Essential track: Vision One
02. Rihanna - Rated R
Who expected this? Rihanna bounced back from that infamous incident neither obsessing over or ignoring it - it's there, in the background, infusing the tracklisting with an extra power, but it isn't strictly necessary. Rated R has Rihanna proving why she has become a global superstar. The feel shifts between fierce attitude and delicate fragility, but it all coheres somehow, feeling as if it all comes from this one woman, Robyn Rihanna Fenty, a woman we feel we know better but we really don't know at all. What's truth and what's pretence? Is this all a fiction, rated R? And does it even matter, really, when the songs on display are as ingenious in their melodies and lyrics as so many of these are? No, it isn't flawless. But neither is Rihanna, and that's why she has become the woman we see before us, no matter how true that image is.
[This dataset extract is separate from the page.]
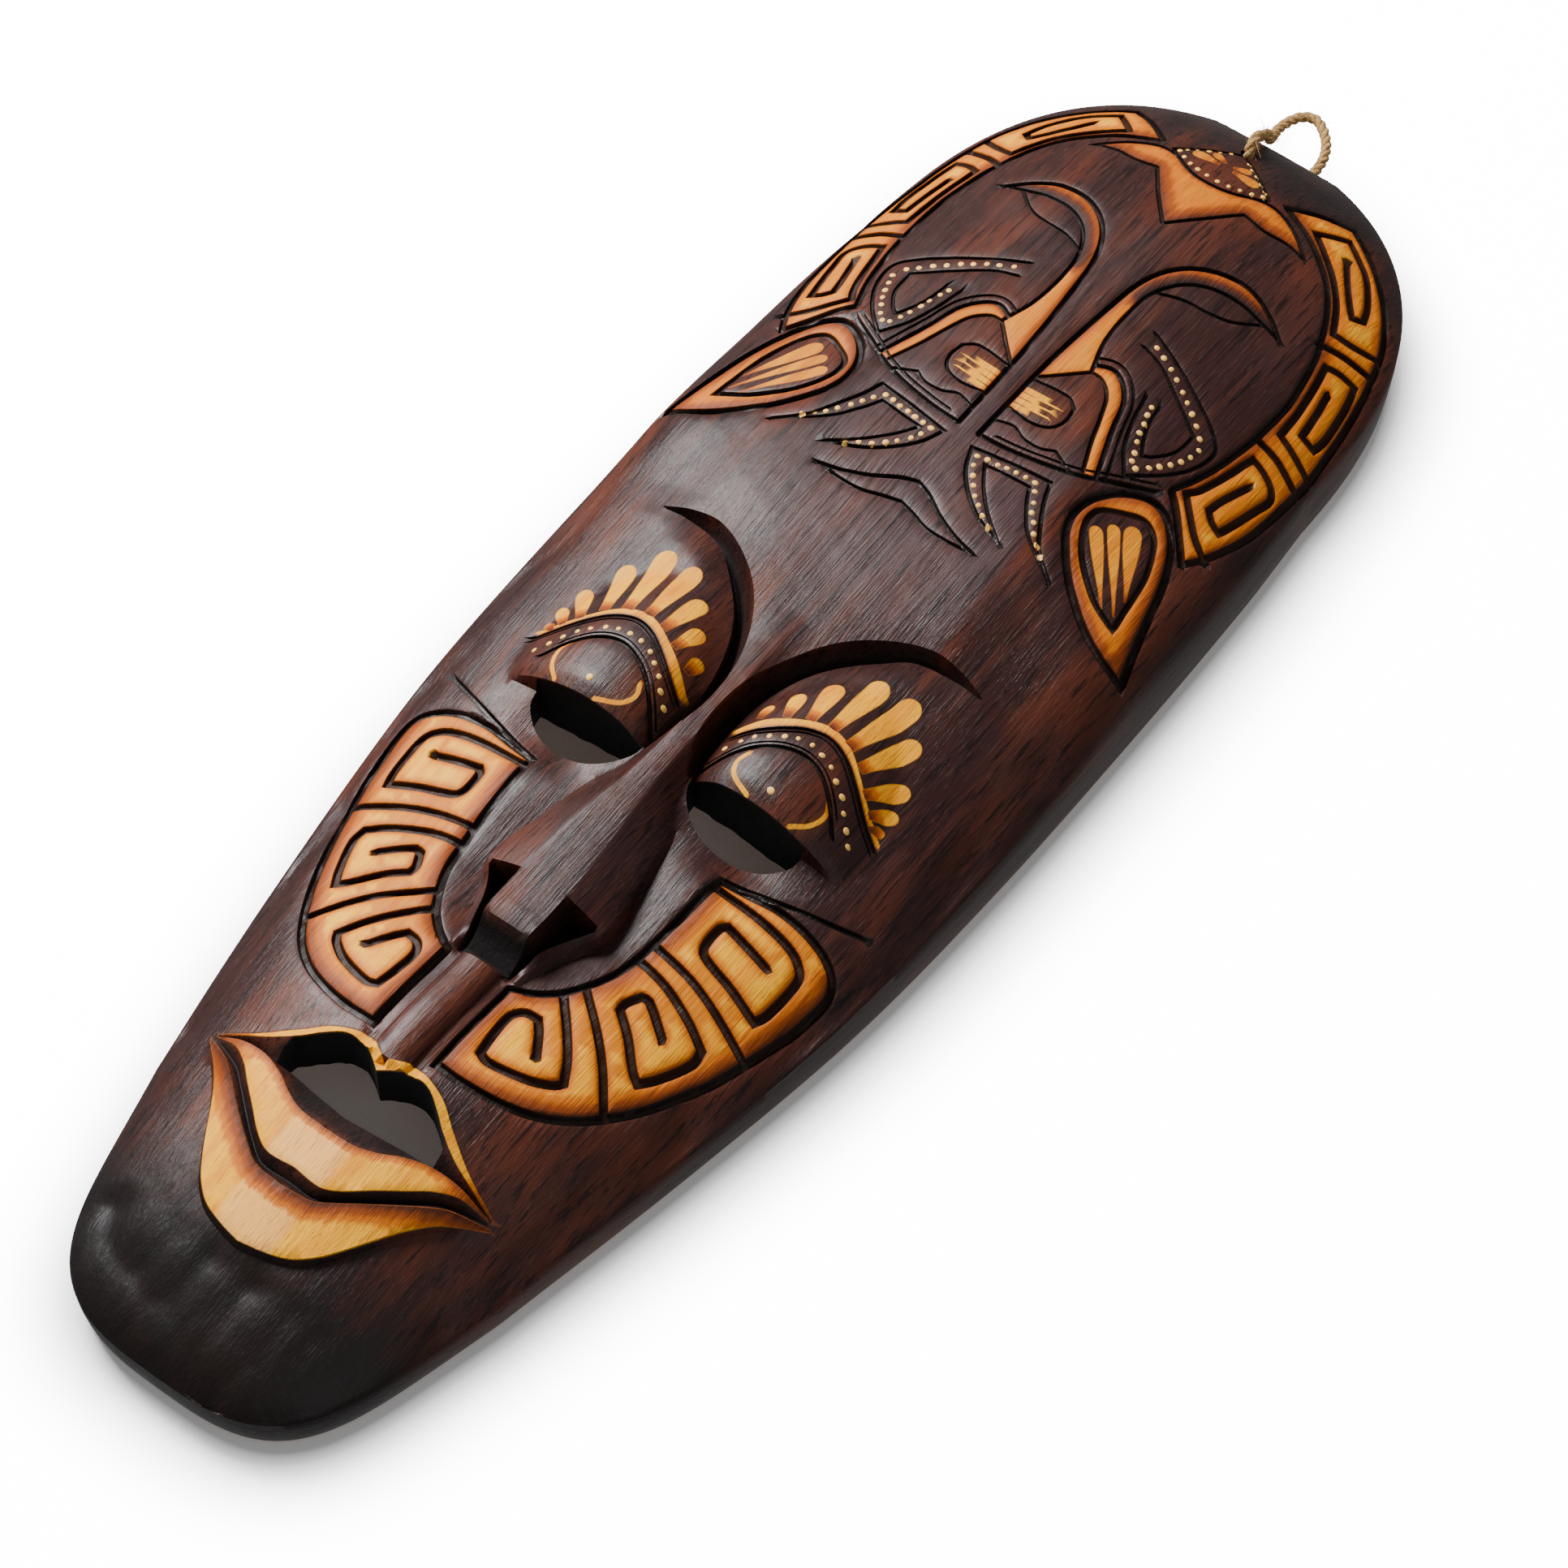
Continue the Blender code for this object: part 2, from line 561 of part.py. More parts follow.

Essential track: Cold Case Love
01. Florence + the Machine - Lungs
This year, Florence Welch swept me off my feet. How could she not, with that billowing yell of a voice? She could knock anyone over with a mere breath if it pleased her. It's most certainly the centrepiece of her stunning debut. It wails powerfully over the cacophony of harps and drums that create the bewitching world of Lungs. It's something that you can either buy into, her flourishing vocal tics, the flushing harp strings, the dancing tambourines, or push away, but Florence is one of those artists who seem to have been made especially for me. I immediately lost myself in the spacial beauty of Cosmic Love, the angry vitriol of Girl With One Eye, the frenetic angst of Rabbit Heart (Raise It Up). It feels intensely personal; both to Florence, and to me. I've lived this album this year, and so it could hardly fail to be my favourite album of the year.